Raw records:
┄┄┄┄┄┄┄┄┄┄

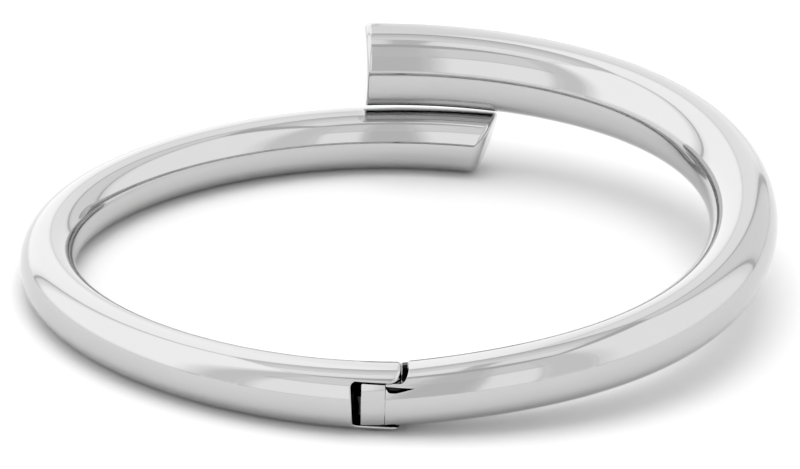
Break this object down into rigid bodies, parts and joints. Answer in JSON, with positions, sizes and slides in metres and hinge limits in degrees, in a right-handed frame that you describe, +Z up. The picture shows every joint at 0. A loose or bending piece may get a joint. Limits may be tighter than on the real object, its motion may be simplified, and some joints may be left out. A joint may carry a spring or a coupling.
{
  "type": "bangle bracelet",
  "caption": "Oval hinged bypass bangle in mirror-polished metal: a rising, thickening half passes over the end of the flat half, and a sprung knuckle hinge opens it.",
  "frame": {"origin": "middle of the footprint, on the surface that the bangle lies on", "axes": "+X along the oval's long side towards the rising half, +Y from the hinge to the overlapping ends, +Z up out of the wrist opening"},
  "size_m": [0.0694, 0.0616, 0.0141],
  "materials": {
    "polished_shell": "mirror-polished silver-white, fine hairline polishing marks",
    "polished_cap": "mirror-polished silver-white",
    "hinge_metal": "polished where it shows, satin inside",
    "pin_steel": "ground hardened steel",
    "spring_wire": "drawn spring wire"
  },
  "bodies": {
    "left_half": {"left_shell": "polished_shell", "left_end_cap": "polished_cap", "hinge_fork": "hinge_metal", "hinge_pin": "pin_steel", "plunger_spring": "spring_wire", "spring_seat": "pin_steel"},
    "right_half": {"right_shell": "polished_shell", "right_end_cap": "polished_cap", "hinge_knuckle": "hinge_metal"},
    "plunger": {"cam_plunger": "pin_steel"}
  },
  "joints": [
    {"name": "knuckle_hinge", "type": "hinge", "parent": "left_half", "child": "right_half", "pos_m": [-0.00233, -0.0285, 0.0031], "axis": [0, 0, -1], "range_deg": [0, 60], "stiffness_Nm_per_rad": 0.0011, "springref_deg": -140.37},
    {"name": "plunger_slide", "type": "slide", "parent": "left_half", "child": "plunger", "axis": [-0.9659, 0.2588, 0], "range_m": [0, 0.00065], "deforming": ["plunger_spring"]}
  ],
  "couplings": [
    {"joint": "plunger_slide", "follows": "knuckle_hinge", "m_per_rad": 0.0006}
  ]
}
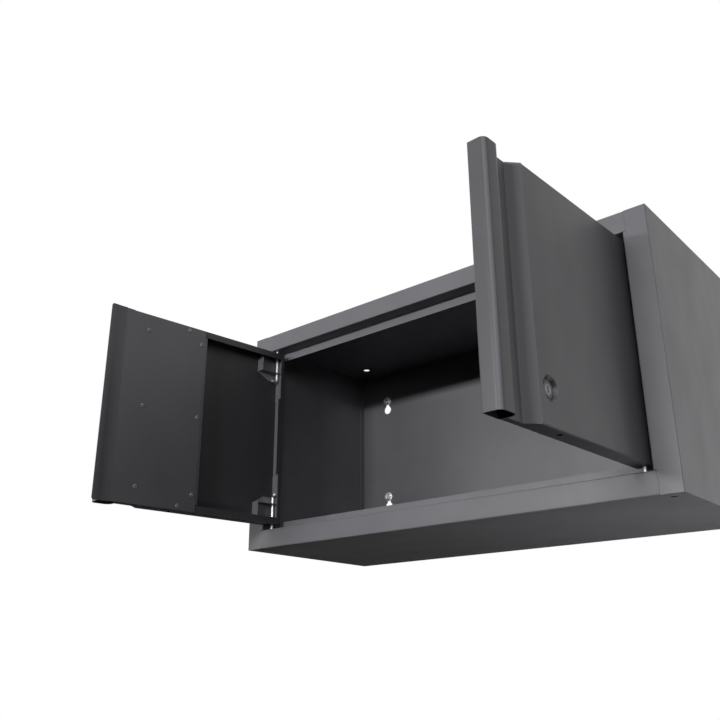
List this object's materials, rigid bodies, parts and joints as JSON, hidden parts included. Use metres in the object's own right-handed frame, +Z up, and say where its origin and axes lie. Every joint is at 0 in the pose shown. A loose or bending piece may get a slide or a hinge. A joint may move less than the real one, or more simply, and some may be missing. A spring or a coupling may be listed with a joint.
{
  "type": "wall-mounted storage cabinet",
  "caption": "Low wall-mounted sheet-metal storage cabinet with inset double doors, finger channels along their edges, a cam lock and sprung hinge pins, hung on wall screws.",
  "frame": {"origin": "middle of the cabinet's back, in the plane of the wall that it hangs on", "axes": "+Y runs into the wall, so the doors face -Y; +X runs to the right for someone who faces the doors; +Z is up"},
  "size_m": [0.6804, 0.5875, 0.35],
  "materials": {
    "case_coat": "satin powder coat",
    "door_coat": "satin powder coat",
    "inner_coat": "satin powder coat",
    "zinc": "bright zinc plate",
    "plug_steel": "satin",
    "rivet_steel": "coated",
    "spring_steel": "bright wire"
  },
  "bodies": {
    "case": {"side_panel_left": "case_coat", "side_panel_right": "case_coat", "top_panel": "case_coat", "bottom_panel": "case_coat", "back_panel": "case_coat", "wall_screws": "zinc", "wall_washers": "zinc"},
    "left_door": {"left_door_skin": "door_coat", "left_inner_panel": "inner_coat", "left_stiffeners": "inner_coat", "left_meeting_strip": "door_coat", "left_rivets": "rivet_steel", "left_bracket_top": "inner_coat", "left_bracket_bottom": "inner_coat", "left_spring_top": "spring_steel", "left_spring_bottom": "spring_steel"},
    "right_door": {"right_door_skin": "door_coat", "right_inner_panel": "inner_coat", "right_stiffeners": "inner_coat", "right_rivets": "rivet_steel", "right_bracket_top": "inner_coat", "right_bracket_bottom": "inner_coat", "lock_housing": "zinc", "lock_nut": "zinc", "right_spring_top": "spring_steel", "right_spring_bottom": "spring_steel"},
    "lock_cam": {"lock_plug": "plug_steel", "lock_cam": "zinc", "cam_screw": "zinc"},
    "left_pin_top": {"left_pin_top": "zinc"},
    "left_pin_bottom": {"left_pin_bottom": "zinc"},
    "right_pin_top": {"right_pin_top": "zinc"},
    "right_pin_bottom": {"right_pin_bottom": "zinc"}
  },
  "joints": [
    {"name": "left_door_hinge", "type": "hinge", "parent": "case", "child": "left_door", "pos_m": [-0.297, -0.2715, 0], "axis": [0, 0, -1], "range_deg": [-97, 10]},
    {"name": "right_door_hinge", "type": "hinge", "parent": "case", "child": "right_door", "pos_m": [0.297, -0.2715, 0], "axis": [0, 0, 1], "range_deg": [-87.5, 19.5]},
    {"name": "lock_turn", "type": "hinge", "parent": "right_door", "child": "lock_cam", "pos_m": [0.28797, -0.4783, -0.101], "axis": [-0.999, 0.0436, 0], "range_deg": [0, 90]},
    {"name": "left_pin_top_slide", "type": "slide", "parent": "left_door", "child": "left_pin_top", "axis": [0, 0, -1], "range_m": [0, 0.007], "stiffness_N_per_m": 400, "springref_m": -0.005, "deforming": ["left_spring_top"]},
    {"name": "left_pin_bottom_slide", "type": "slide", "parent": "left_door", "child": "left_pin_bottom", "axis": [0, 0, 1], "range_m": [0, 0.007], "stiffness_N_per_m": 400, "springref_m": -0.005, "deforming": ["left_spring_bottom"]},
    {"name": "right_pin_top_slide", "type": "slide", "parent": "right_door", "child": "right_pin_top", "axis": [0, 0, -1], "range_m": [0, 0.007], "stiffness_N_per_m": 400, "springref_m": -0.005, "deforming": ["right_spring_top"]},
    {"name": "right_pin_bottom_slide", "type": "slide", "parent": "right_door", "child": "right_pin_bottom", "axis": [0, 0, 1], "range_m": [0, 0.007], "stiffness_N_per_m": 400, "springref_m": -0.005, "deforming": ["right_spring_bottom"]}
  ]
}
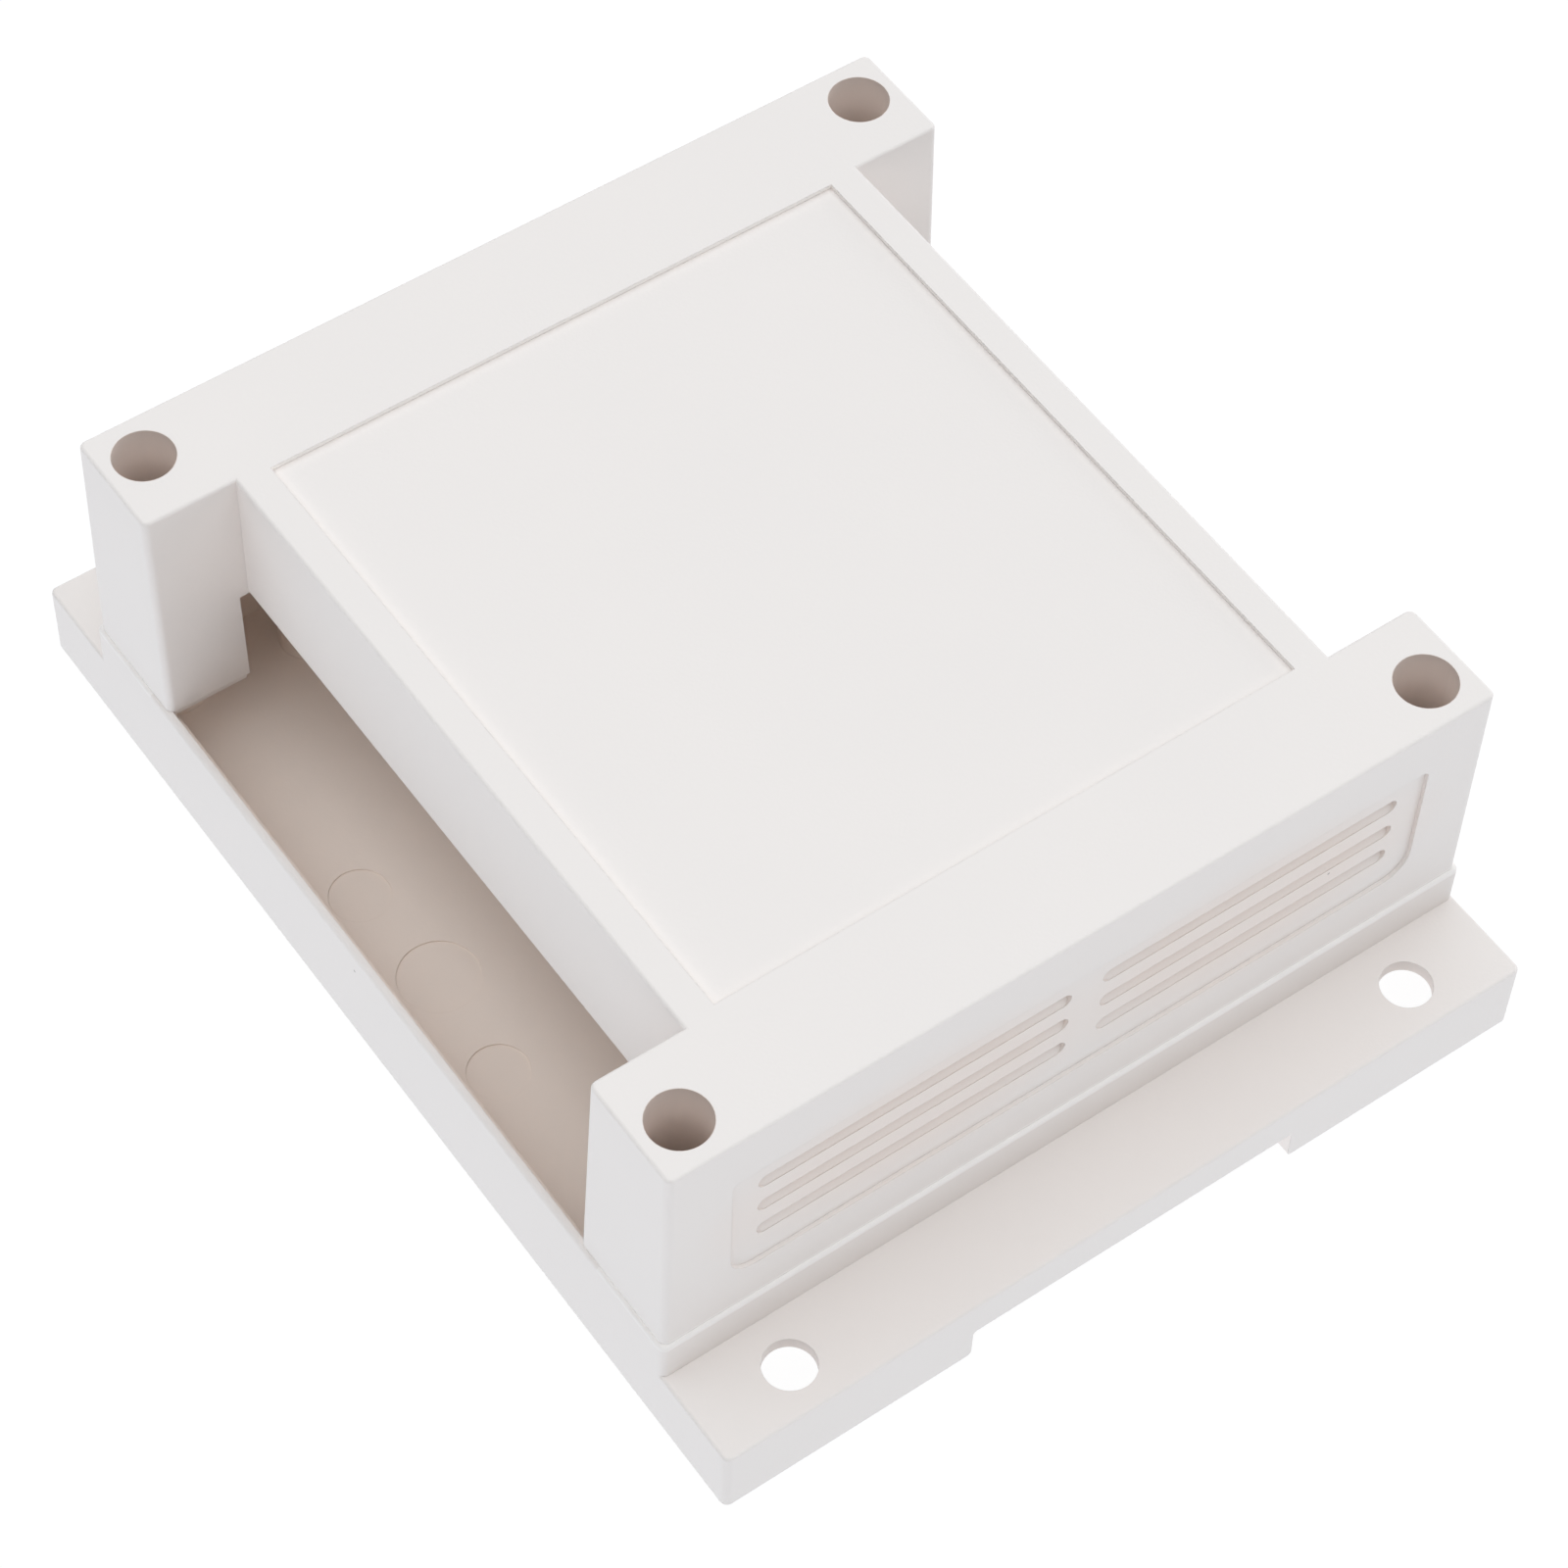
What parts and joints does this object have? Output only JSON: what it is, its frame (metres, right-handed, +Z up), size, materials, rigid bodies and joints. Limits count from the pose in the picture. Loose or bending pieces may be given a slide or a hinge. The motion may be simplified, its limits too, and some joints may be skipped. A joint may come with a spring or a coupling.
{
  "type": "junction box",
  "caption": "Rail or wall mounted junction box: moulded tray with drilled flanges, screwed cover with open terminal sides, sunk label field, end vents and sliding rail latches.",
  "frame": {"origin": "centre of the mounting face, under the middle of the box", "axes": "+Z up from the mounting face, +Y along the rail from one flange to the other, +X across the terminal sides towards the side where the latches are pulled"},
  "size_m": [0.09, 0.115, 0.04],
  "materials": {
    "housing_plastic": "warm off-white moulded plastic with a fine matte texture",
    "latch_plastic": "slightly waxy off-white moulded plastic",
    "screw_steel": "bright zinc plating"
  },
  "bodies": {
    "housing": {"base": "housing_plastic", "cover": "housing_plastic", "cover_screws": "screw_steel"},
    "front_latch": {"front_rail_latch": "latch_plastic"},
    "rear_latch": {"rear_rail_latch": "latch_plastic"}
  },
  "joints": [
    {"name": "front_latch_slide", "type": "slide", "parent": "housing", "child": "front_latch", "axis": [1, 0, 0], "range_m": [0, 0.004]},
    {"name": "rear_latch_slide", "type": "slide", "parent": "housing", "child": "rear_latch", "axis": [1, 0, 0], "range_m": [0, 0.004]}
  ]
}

┄┄┄┄┄┄┄┄┄┄

▸ **PROBLEM TO SOLVE**
Find every line above that contains the word "picture", and return each one.

▸ **ANSWER BELOW**
Break this object down into rigid bodies, parts and joints. Answer in JSON, with positions, sizes and slides in metres and hinge limits in degrees, in a right-handed frame that you describe, +Z up. The picture shows every joint at 0. A loose or bending piece may get a joint. Limits may be tighter than on the real object, its motion may be simplified, and some joints may be left out. A joint may carry a spring or a coupling.
What parts and joints does this object have? Output only JSON: what it is, its frame (metres, right-handed, +Z up), size, materials, rigid bodies and joints. Limits count from the pose in the picture. Loose or bending pieces may be given a slide or a hinge. The motion may be simplified, its limits too, and some joints may be skipped. A joint may come with a spring or a coupling.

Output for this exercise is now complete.